My understanding is that there is one annotation for the object and 
separate annotations for each of the slots. See this code fragment from 
the VM:

  struct slotDesc {
          stringOop name; // the slot's name
          slotType type;  // type and properties (slotType.h)
          oop data;
          oop annotation; // the VM does not care what is here; just 
for the Self world 

When an annotation is associated with a bunch of slots, I think each 
slot has its own pointer to it.

> For example:
>
> (| {} = 'Comment: cmt' slot1 . {'Comment: slot comment' slot2. slot3}
> . slot4|)
>
> this object will have an object comment, and the slots slot2 and
> slot3 will have the same comment ('slot comment').
>
> When i send asMirror annotation to this object I get only 'Comment:
> cmt'. Where are the other comments stored ?

Try asking for one of the slots and see if you can't get its annotation.

> I know that I can access the slot annotations trough slot reflection,
> but I want to know how this is stored in the object annotation (I
> only readed that objects have annotation. slots doesn't seem to
> directly have annotations).

I am not sure about this, but I think they do. Which makes maps even 
larger than they were before :-(

> Wich separator
> is used ? if you use 16r7f then how the can the framework-level
> annotation groups (ModuleInfo;, Comment: ...) been distinguished from
> the flattening of nested annotations ?
>
>  At least I want to know if the annotations are really strings and if
> they are really stored in the object, and not in a per slot fashon.

It seems that they are stored in a per slot fashion.

> Yes I know about Mango and but I heard that the Self syntax is not
> well suited for parser generators (not LAR or whatever is called).

Not really.

> I remember you have said that you started but I also remember you
> said that you don't remember why you didn't finish it, probably
> because the grammar was ambiguos
> (I think expecially the keyworded send and the resend with the obuse
> of dot notation. perhaps annotations
> also bring some problem; the progref says the grammar of annotations
> is ambiguos).

I didn't have any problems with annotations.

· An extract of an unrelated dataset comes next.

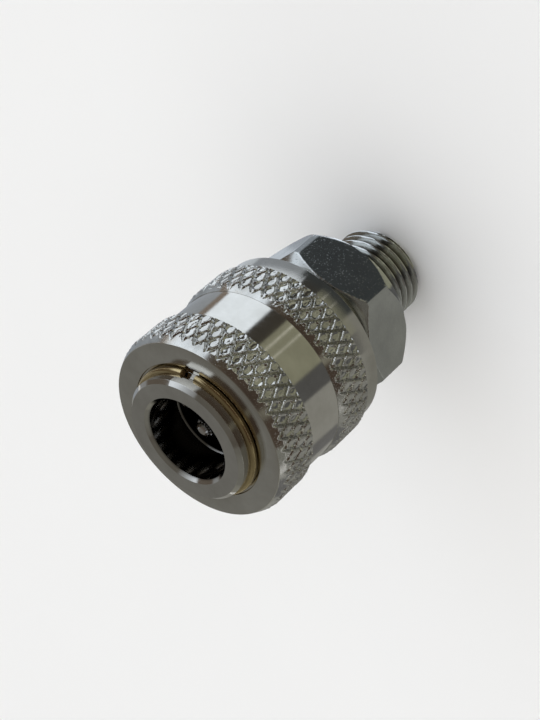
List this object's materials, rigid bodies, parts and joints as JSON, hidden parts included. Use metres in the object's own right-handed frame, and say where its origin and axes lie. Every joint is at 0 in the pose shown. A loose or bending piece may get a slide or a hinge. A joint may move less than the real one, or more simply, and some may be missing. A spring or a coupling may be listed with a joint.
{
  "type": "liquid cooling quick coupling",
  "caption": "Ball-lock quick coupling socket with a knurled pull-back sleeve, a spring-loaded shut-off valve and a hexagon adapter ending in a G1/4 parallel male thread.",
  "frame": {"origin": "centre of the threaded end's face, the lowest face of the part when it stands on its thread with the mouth up", "axes": "+Z along the coupling axis from the thread to the mouth, +Y square to one hexagon flat, +X through one hexagon corner"},
  "size_m": [0.027, 0.027, 0.044],
  "materials": {
    "nickel_sleeve": "bright nickel plate, knurled",
    "nickel_body": "polished nickel plate",
    "nickel_hex": "nickel plate, slightly dull",
    "ring_brass": "drawn wire",
    "valve_brass": "turned",
    "spring_steel": "drawn wire",
    "ball_steel": "polished",
    "seal_rubber": "moulded nitrile"
  },
  "bodies": {
    "housing": {"adapter": "nickel_hex", "adapter_seal": "seal_rubber", "socket_body": "nickel_body", "plug_seal": "seal_rubber", "snap_ring": "ring_brass", "valve_guide": "valve_brass", "valve_spring": "spring_steel"},
    "spring_stage": {"sleeve_spring": "spring_steel"},
    "sleeve": {"sleeve": "nickel_sleeve"},
    "poppet": {"valve_poppet": "valve_brass", "valve_seal": "seal_rubber"},
    "ball_1": {"ball_1": "ball_steel"},
    "ball_2": {"ball_2": "ball_steel"},
    "ball_3": {"ball_3": "ball_steel"},
    "ball_4": {"ball_4": "ball_steel"},
    "ball_5": {"ball_5": "ball_steel"},
    "ball_6": {"ball_6": "ball_steel"},
    "ball_7": {"ball_7": "ball_steel"},
    "ball_8": {"ball_8": "ball_steel"}
  },
  "joints": [
    {"name": "sleeve_spin", "type": "hinge", "parent": "housing", "child": "spring_stage", "pos_m": [0, 0, 0.03], "axis": [0, 0, 1], "continuous": true},
    {"name": "sleeve_slide", "type": "slide", "parent": "spring_stage", "child": "sleeve", "axis": [0, 0, -1], "range_m": [0, 0.0029], "stiffness_N_per_m": 3000, "springref_m": -0.004, "deforming": ["sleeve_spring"]},
    {"name": "valve_slide", "type": "slide", "parent": "housing", "child": "poppet", "axis": [0, 0, -1], "range_m": [0, 0.003], "stiffness_N_per_m": 1500, "springref_m": -0.005, "deforming": ["valve_spring"]},
    {"name": "ball_1_slide", "type": "slide", "parent": "housing", "child": "ball_1", "axis": [1, 0, 0], "range_m": [0, 0.001]},
    {"name": "ball_2_slide", "type": "slide", "parent": "housing", "child": "ball_2", "axis": [0.7071, 0.7071, 0], "range_m": [0, 0.001]},
    {"name": "ball_3_slide", "type": "slide", "parent": "housing", "child": "ball_3", "axis": [0, 1, 0], "range_m": [0, 0.001]},
    {"name": "ball_4_slide", "type": "slide", "parent": "housing", "child": "ball_4", "axis": [-0.7071, 0.7071, 0], "range_m": [0, 0.001]},
    {"name": "ball_5_slide", "type": "slide", "parent": "housing", "child": "ball_5", "axis": [-1, 0, 0], "range_m": [0, 0.001]},
    {"name": "ball_6_slide", "type": "slide", "parent": "housing", "child": "ball_6", "axis": [-0.7071, -0.7071, 0], "range_m": [0, 0.001]},
    {"name": "ball_7_slide", "type": "slide", "parent": "housing", "child": "ball_7", "axis": [0, -1, 0], "range_m": [0, 0.001]},
    {"name": "ball_8_slide", "type": "slide", "parent": "housing", "child": "ball_8", "axis": [0.7071, -0.7071, 0], "range_m": [0, 0.001]}
  ],
  "couplings": [
    {"joint": "ball_1_slide", "follows": "sleeve_slide", "ratio": 0.3448},
    {"joint": "ball_2_slide", "follows": "sleeve_slide", "ratio": 0.3448},
    {"joint": "ball_3_slide", "follows": "sleeve_slide", "ratio": 0.3448},
    {"joint": "ball_4_slide", "follows": "sleeve_slide", "ratio": 0.3448},
    {"joint": "ball_5_slide", "follows": "sleeve_slide", "ratio": 0.3448},
    {"joint": "ball_6_slide", "follows": "sleeve_slide", "ratio": 0.3448},
    {"joint": "ball_7_slide", "follows": "sleeve_slide", "ratio": 0.3448},
    {"joint": "ball_8_slide", "follows": "sleeve_slide", "ratio": 0.3448}
  ]
}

And I think I did ok with 
the resends and stuff, but I never actually ran it through Mango and 
there might be lots of bugs. The real problem was dealing with the 
lexical level since "." is hard to parse. But it is mainly things like 
numbers and strings which are missing and they shouldn't be hard to add.

> Also I don't know how big the resulting parser will be and witch
> parts of the framework it will use.

It wouldn't be too bad, but certainly larger than a handcrafted one. 
Note that you can add special filters in Mango (as the typedef one in 
the C example) to handle special cases where otherwise the parser would 
become too large or even impossible to build.

> For a bootstrapping a handcrafted parser is better suited, I think.
>  Also, I don't know how better is Mango than bison but maybe there is
> a reasion why the parser in the VM was handcrafted and not generated.

Mango is much nicer and uses a "structured BNF" which is simpler to 
read.

> If I finish that parser it would be nice to try to make the VM switch
> to it for evaluating code from its primitives.
> The hardcoded parser will be certainly better in error handling for
> now but I think it would be great if more  code migrates to Self from
> the VM. I don't want to Squeakize Self but at least the parser....

I am trying to have 100% of the VM in Self (the compilers, parser and 
so on) so you have my complete support. I don't think Squeak goes far 
enough (it is written in Slang, a subset of Squeak, and not in the full 
language) and that they are paying a very heavy price for this.

-- Jecel